The Farmer-Labor Party was really an odd combination. Farmers were largely self-employed owner-operators and were largely at the mercy of the bankers and monetary policy. The laborers were also at the mercy of these forces but probably didn't know it because they were mostly at the mercy of their factory-owning employers. Labor could strike—farmers could not. My grandfather, who had moved to Lindbergh's congressional district in 1921 to become a farmer after spending his first 22 years in USA as a union steelworker in Chicago, had become an enthusiastic Farmer-Laborite but would insist to his dying day that labor and agriculture had nothing in common. He had a point. The Laborites were an outgrowth of the IWW, were largely Marxists in philosophy and eventually Trotskyites, and were concentrated in urban areas. The farmer's side were an outgrowth of the Jeffersonians, the progressive agricultural organizations, the Populists, and most recently, the Nonpartisan League (NPL) which had in 1916, taken over the government of North Dakota.

Minnesotans liked to claim they were the country's most successful true Populists (Because the F-L Party largely dominating Minnesota politics during the Great Depression, it was one of the most successful statewide third party movements in United States history and the longest-lasting affiliate of the national Farmer–Labor movement. At its height in the 1920s and 1930s, party members included three Minnesota Governors, four United States Senators, eight United States Representatives and a majority in the Minnesota legislature.) And they would be right...except for the spectacular success of the North Dakota Nonpartisan League  (NPL).

In August of 1913, Arthur C. Townley was a successful farmer with a huge acreage of flax nearly ready for harvest near Beach North Dakota. Within minutes, a freak weather system (either hail or an early snowstorm) had wiped out the "Flax King of the Northwest". Townley was a man not inclined to go into a corner and sulk and after a trip to Bismarck, North Dakota's capital, he hatched a set of ideas that would make ND arguably the most Progressive state in USA with new institutions that other states are trying to imitate to this day. (See the partially successful efforts to bring state-run public banking to California organized by Ellen Brown—a big fan of North Dakota's State Bank.)

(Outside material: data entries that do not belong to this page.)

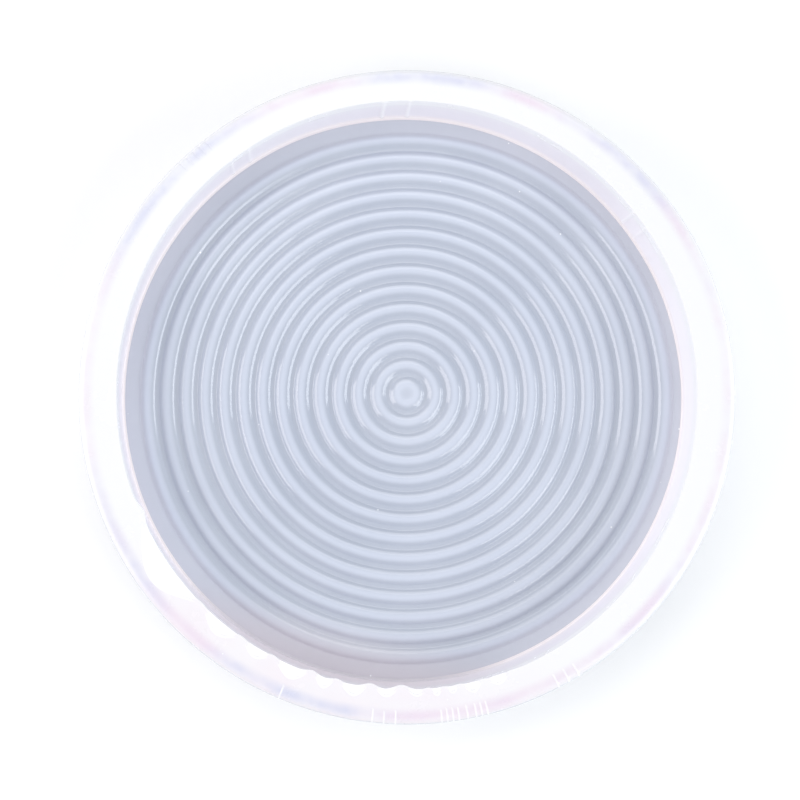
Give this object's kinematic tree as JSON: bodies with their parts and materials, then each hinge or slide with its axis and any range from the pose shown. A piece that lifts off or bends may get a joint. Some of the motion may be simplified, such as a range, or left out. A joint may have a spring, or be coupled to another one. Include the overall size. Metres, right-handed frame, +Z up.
{
  "type": "resin casting mould",
  "caption": "Round milky silicone mould, open at the top, with concentric half-round ridges on its floor, for casting a ribbed resin coaster.",
  "frame": {"origin": "centre of the flat underside", "axes": "+Z up out of the open cavity, along the axis of the round body; the mould is the same all round, so +X and +Y are free"},
  "size_m": [0.1152, 0.1152, 0.013],
  "materials": {
    "floor_silicone": "milky translucent silicone, thin, smooth and glossy",
    "relief_silicone": "milky translucent silicone ridge, smooth and glossy",
    "wall_silicone": "milky translucent silicone, thick, smooth and glossy",
    "rim_silicone": "milky translucent silicone, thick, satin where it was poured"
  },
  "bodies": {
    "root": {"floor_slab": "floor_silicone", "centre_button": "relief_silicone", "ring_ridge_01": "relief_silicone", "ring_ridge_02": "relief_silicone", "ring_ridge_03": "relief_silicone", "ring_ridge_04": "relief_silicone", "ring_ridge_05": "relief_silicone", "ring_ridge_06": "relief_silicone", "ring_ridge_07": "relief_silicone", "ring_ridge_08": "relief_silicone", "ring_ridge_09": "relief_silicone", "ring_ridge_10": "relief_silicone", "ring_ridge_11": "relief_silicone", "ring_ridge_12": "relief_silicone", "ring_ridge_13": "relief_silicone", "side_wall": "wall_silicone", "rim": "rim_silicone"}
  },
  "joints": []
}
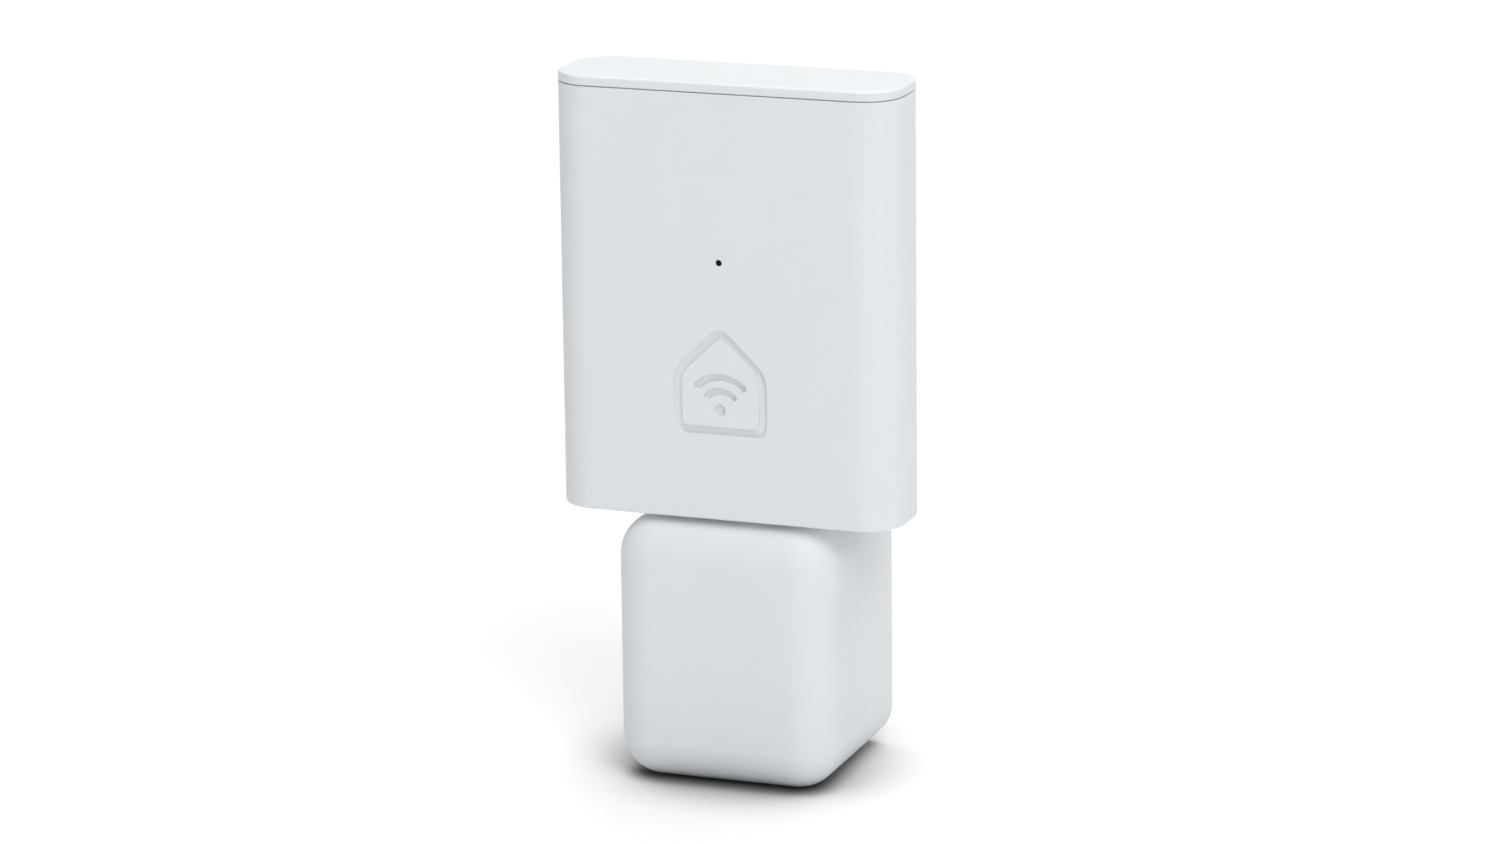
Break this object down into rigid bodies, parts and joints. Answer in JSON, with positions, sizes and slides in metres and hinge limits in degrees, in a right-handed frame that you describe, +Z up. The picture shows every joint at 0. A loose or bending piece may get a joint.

Townley's plan would prove be a masterpiece of agenda-driven politics. It worked like this:

  • Townley created a set of demands that addressed the big complaints of ND farmers:
  • The NPL, born in 1915, united progressives, reformers, and radicals behind a platform that called for many practical changes, ranging from improved state services and full suffrage for women to state ownership of banks, mills and elevators, and insurance.
  • The NPL dispatched agents trained to explain their new agenda across the state. These agents consisted mainly of young farmers who thoroughly understood the problems faced by anyone who tried to make a living growing food in ND. They charged $2.50 to new members of NPL.
  • Armed with this list of potent activists, the organizers approached folks running for office who were told that it made no difference the political party they represented, they could only get votes and other political support if they pledged to support the NPL agenda.
Using this method, the NPL basically won the 1916 election even though it required until 1919 to enact their whole program. Their most ambitious goal, the creation of the State Bank of North Dakota, required at least 15 more years to overcome the organized objections of private banking interests.

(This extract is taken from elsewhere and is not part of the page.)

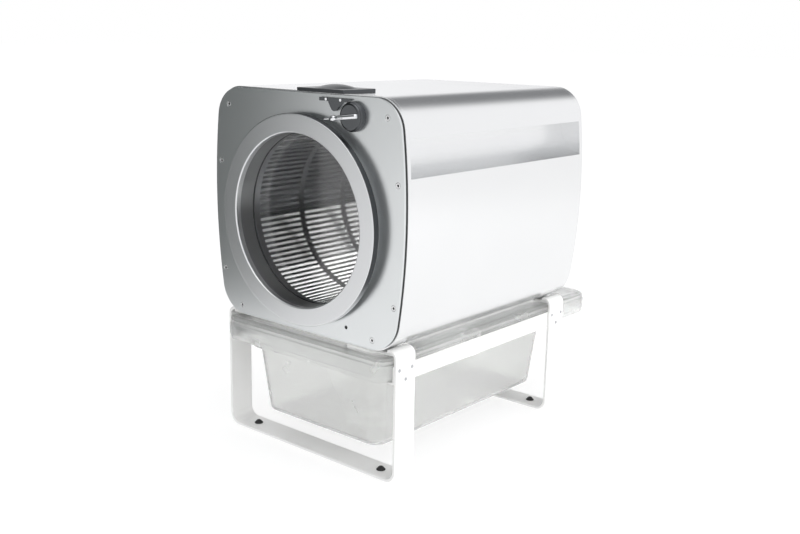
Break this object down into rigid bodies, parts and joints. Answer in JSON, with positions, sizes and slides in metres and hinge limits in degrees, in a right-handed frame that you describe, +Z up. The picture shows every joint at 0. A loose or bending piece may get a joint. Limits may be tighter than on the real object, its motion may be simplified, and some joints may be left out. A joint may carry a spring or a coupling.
{
  "type": "rotary drum machine",
  "caption": "Bench-top rotary drum machine: slotted drum behind a round clear door in a metal housing, over a slide-out bin in a strap stand.",
  "frame": {"origin": "middle of the bounding box, on the surface that the feet stand on", "axes": "+Z up, front with the door towards -Y, +X to the right of someone who faces the door"},
  "size_m": [0.368, 0.529, 0.5305],
  "materials": {
    "anodised_shell": "satin anodised",
    "anodised_plate": "satin anodised, slightly darker than the shell",
    "anodised_ring": "satin anodised with a bright turned edge",
    "dark_aluminium": "dark anodised",
    "stainless": "polished stainless",
    "steel": "plain",
    "chrome": "polished",
    "white_sheet": "white powder coat",
    "white_strap": "white powder coat",
    "motor_grey": "satin",
    "black_plastic": "moulded",
    "grey_plastic": "moulded",
    "hazy_plastic": "translucent, lightly frosted",
    "clear_plastic": "clear",
    "black_rubber": "moulded"
  },
  "bodies": {
    "housing": {"housing_shell": "anodised_shell", "front_frame": "anodised_shell", "rear_frame": "anodised_shell", "front_gasket": "black_rubber", "rear_gasket": "black_rubber", "front_plate": "anodised_plate", "rear_plate": "anodised_plate", "plate_screws": "steel", "chute_sheets": "white_sheet", "mouth_seal": "black_rubber", "rear_bulkhead": "dark_aluminium", "bearing_housing": "steel", "shaft_bearing": "steel", "roller_axles": "steel", "gear_motor": "motor_grey", "motor_screws": "steel", "drive_belt": "black_rubber", "control_box": "grey_plastic", "power_inlet": "black_plastic", "switch_bezel": "black_plastic", "speed_dial_nut": "steel", "stand_strap_front": "white_strap", "stand_strap_rear": "white_strap", "support_bars": "white_strap", "side_rail_left": "white_strap", "side_rail_right": "white_strap", "rail_screws": "steel", "rubber_feet": "black_rubber", "foot_screws": "black_rubber", "housing_bolts": "steel", "lock_boss": "dark_aluminium", "lock_keeper": "dark_aluminium", "keeper_screws": "chrome", "latch_cover": "dark_aluminium", "button_spring": "steel"},
    "door": {"door_ring": "anodised_ring", "door_spigot": "dark_aluminium", "door_window": "clear_plastic", "window_seal": "black_rubber", "window_clamp": "stainless", "window_screws": "steel"},
    "drum": {"drum_collar": "anodised_ring", "drum_cage": "stainless", "drum_rear_disc": "stainless", "drum_hub": "anodised_plate", "drum_disc_screws": "steel", "drive_shaft": "steel", "drum_pulley": "anodised_plate"},
    "motor_rotor": {"motor_shaft": "steel", "motor_pulley": "anodised_plate"},
    "roller_left": {"roller_left": "black_rubber"},
    "roller_right": {"roller_right": "black_rubber"},
    "catch_bin": {"bin": "hazy_plastic", "bin_lid": "clear_plastic"},
    "lock": {"lock_lever": "chrome", "lock_retainer": "steel"},
    "button": {"release_button": "dark_aluminium", "button_plunger": "steel"},
    "rocker": {"switch_rocker": "black_plastic"},
    "dial": {"speed_dial": "black_plastic"}
  },
  "joints": [
    {"name": "drum_spin", "type": "hinge", "parent": "housing", "child": "drum", "pos_m": [0, 0, 0.3455], "axis": [0, 1, 0], "continuous": true},
    {"name": "motor_spin", "type": "hinge", "parent": "housing", "child": "motor_rotor", "pos_m": [-0.134, 0, 0.2325], "axis": [0, 1, 0], "continuous": true},
    {"name": "roller_left_spin", "type": "hinge", "parent": "housing", "child": "roller_left", "pos_m": [-0.08383, 0, 0.22578], "axis": [0, 1, 0], "continuous": true},
    {"name": "roller_right_spin", "type": "hinge", "parent": "housing", "child": "roller_right", "pos_m": [0.08383, 0, 0.22578], "axis": [0, 1, 0], "continuous": true},
    {"name": "door_pull", "type": "slide", "parent": "housing", "child": "door", "axis": [0, -1, 0], "range_m": [0, 0.09]},
    {"name": "bin_slide", "type": "slide", "parent": "housing", "child": "catch_bin", "axis": [0, -1, 0], "range_m": [0, 0.36]},
    {"name": "lock_turn", "type": "hinge", "parent": "housing", "child": "lock", "pos_m": [0.0955, 0, 0.4925], "axis": [0, 1, 0], "range_deg": [0, 90]},
    {"name": "button_press", "type": "slide", "parent": "housing", "child": "button", "axis": [0, 0, -1], "range_m": [0, 0.0025], "stiffness_N_per_m": 900, "springref_m": -0.002, "deforming": ["button_spring"]},
    {"name": "switch_rock", "type": "hinge", "parent": "housing", "child": "rocker", "pos_m": [0.118, 0.1795, 0.2975], "axis": [1, 0, 0], "range_deg": [0, 18]},
    {"name": "dial_turn", "type": "hinge", "parent": "housing", "child": "dial", "pos_m": [0.118, 0.1815, 0.3555], "axis": [0, 1, 0], "range_deg": [-135, 135]}
  ],
  "couplings": [
    {"joint": "motor_spin", "follows": "drum_spin", "ratio": 5},
    {"joint": "roller_left_spin", "follows": "drum_spin", "ratio": -11.167},
    {"joint": "roller_right_spin", "follows": "drum_spin", "ratio": -11.167}
  ]
}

Business vs Industry—Veblen's class distinctions between elites

Populist is easily the most misunderstood and misused political term in existence. Anyone with a high-end USA education usually means it as a drive-by slur meant to sum up in one mega-sneer their open contempt for people who are the "hayseeds" of the social order. The myth to be defended is that the predators who run things know what they are doing and any serious deviation from their classical / neoliberal norms will plunge us all into the abyss.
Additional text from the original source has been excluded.